All of this being said, we do not mean to discourage respondents from taking corrective or rehabilitative actions between their disciplinary hearings and their oral arguments in the Supreme Court. Indeed, such actions may appropriately be considered by us when we decide discipline, because they may be indicative of a respondent's acceptance of responsibility and/or remorse. We have previously remarked that respondents should keep us and the Disciplinary Administrator's office informed of any such actions by way of affidavit submitted before oral argument.
The court warned
We also hasten to add that there is one type of situation in which the court will certainly consider post-disciplinary hearing misbehavior by a respondent without additional factfinding in a remanded or new disciplinary proceeding. That situation arises when a respondent has been provided notice of the oral argument setting for his or her case and nevertheless fails to appear. In such a case, the violation of KRPC has occurred before the eyes of the court, see Kansas Supreme Court Rule 212(d), (e)(5) (respondent shall appear before the court), and no further factfinding below is necessary to preserve the respondent's right to due process. The court may impose discipline more severe than that recommended by the panel or Disciplinary Administrator as a result of the new violation, with or without a recommendation to do so.

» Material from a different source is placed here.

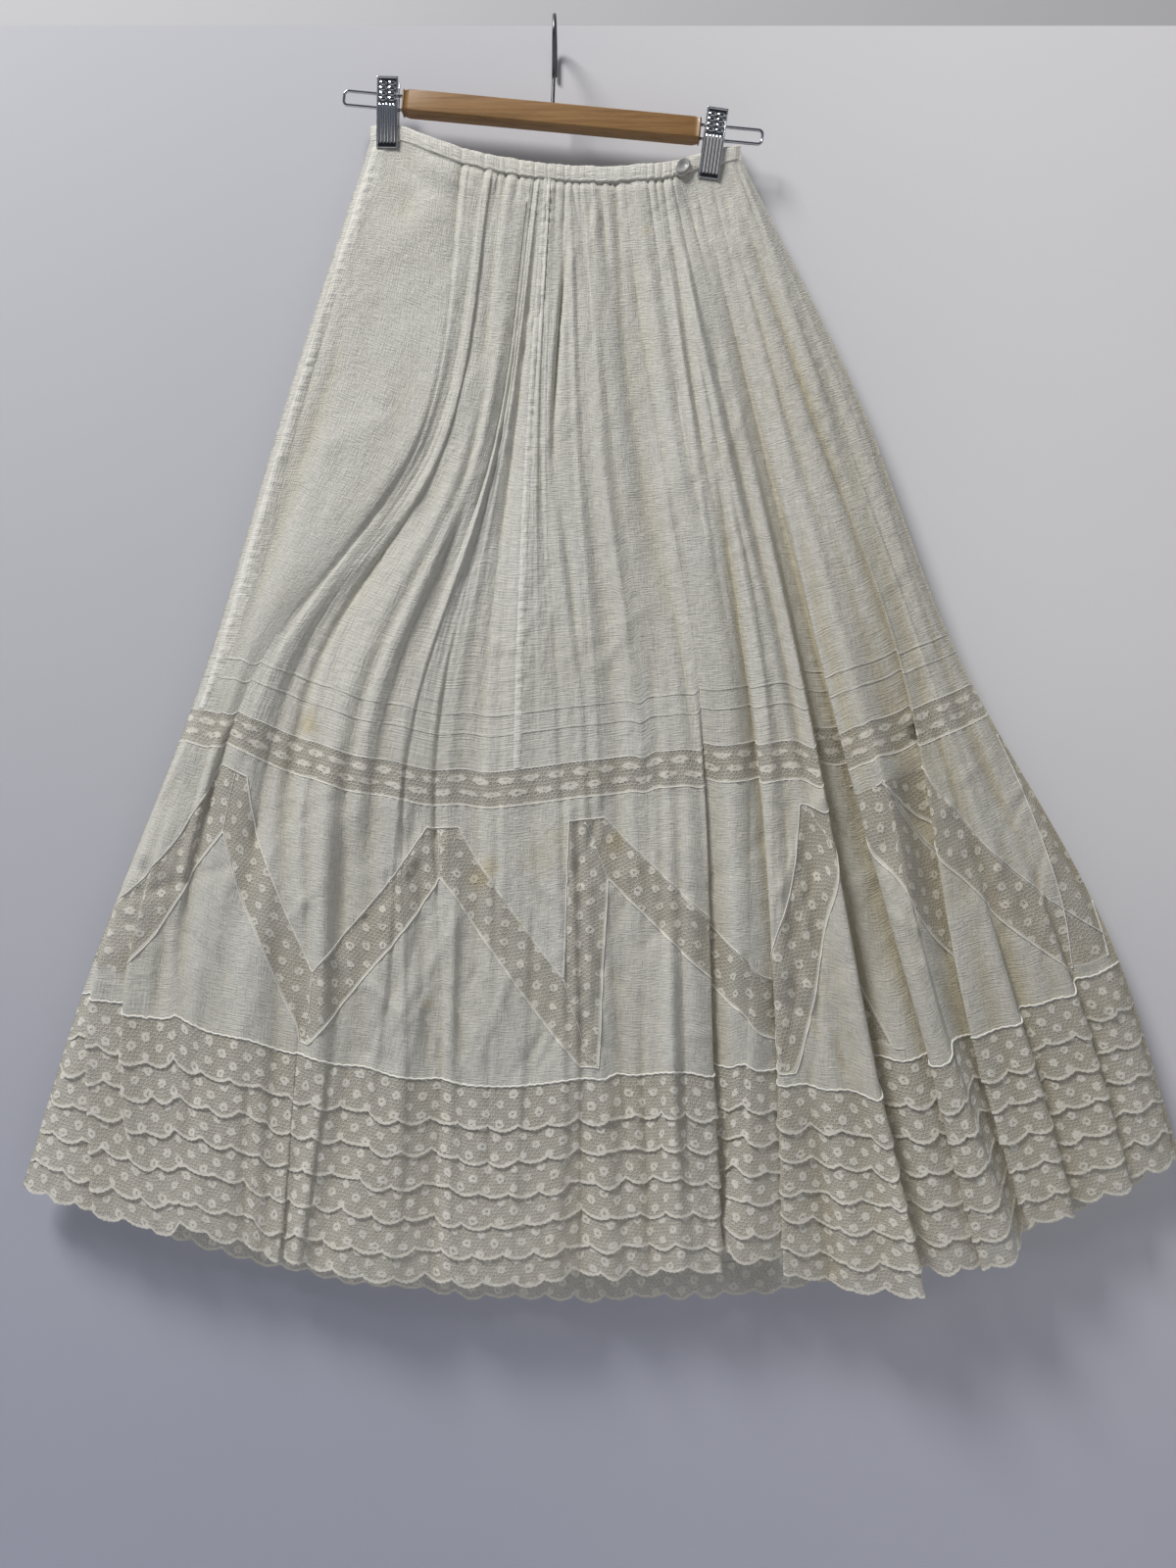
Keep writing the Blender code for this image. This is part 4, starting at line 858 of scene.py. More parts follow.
def lawn_material(name, cloth, colour):
    """Cotton lawn, washed soft: matt, off-white, with a faint thread and small crumples.

    The threads are 0.25 mm apart, too fine to show, so the weave is drawn at 1.2 mm.
    """
    made, add = new_material(name)
    flat = add("UVMap", uv_map="flat")
    slubs = [
        add("TexNoise", add("VectorMath MULTIPLY", flat, stretch), 1.0, 3.0)
        for stretch in ((820.0, 90.0, 0.0), (110.0, 820.0, 0.0))
    ]
    weave = add("Math ADD", *slubs)
    crumple = add("TexNoise", flat, 60.0, 5.0, Distortion=0.6)
    tone = add("MapRange", add("TexNoise", flat, 11.0, 3.0), 0.3, 0.7, 0.0, 0.12)
    # painted shade: in folds and creases the lawn turns darker and yellower, on top of its real
    # yellowing towards the right
    aged = add("Attribute", out="Fac", attribute_name="aged")
    tint = add("Math MULTIPLY_ADD", aged, 0.6, tone)
    base = add("Mix", tint, linear(colour), linear(cloth.aged), **COLOURS)
    base = stained(add, base, linear(cloth.stain), crumple)
    # thicker threads let less light through, so they look lighter
    thick = add("MapRange", weave, 0.7, 1.3, 0.85, 1.08)
    ridged = {"noise_type": "RIDGED_MULTIFRACTAL"}
    crisp = add("TexNoise", flat, 24.0, 3.0, 0.55, Distortion=0.5, **ridged)
    rough = add("Math MULTIPLY_ADD", crisp, 0.55, weave)
    height = add("Math MULTIPLY_ADD", crumple, 1.3, rough)
    return shade(
        made, Base_Color=add("VectorMath SCALE", base, thick), Roughness=0.88,
        Normal=add("Bump", 0.6, 0.0017, Height=height), Sheen_Weight=0.12, Specular_IOR_Level=0.25,
    )


def lattice(add, vector, start, size, stretch=1.0):
    """Distance to the nearest point of two crossed lattices, in millimetres.

    The vector is taken into a cell of the size, its middle moved to 0, and its length
    read. The second lattice is half a cell off both ways.
    """
    found = []
    for half in (0.0, 0.5):
        corner = (start[0] + (half - 0.5) * size[0], start[1] + (half - 0.5) * size[1], 0.0)
        moved = add("VectorMath SUBTRACT", vector, corner)
        inside = add("VectorMath FRACTION", add("VectorMath DIVIDE", moved, (*size, 1.0)))
        centred = add("VectorMath SUBTRACT", inside, (0.5, 0.5, 0.0))
        scaled = add("VectorMath MULTIPLY", centred, (size[0] * stretch, size[1], 0.0))
        found.append(add("VectorMath LENGTH", scaled))
    return add("Math MINIMUM", *found)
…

Are there other jurisdictions where an attorney facing bar discipline must appear for the oral argument or face negative consequences?
If you watch the oral arguments in Kansas bar cases, you will note that the attorney regularly addresses the court personally (after counsel's remarks if represented) and answers the court's questions.
Is that practice unique to Kansas?
I certainly have not seen a respondent address the court in D.C. unless acting as pro se counsel.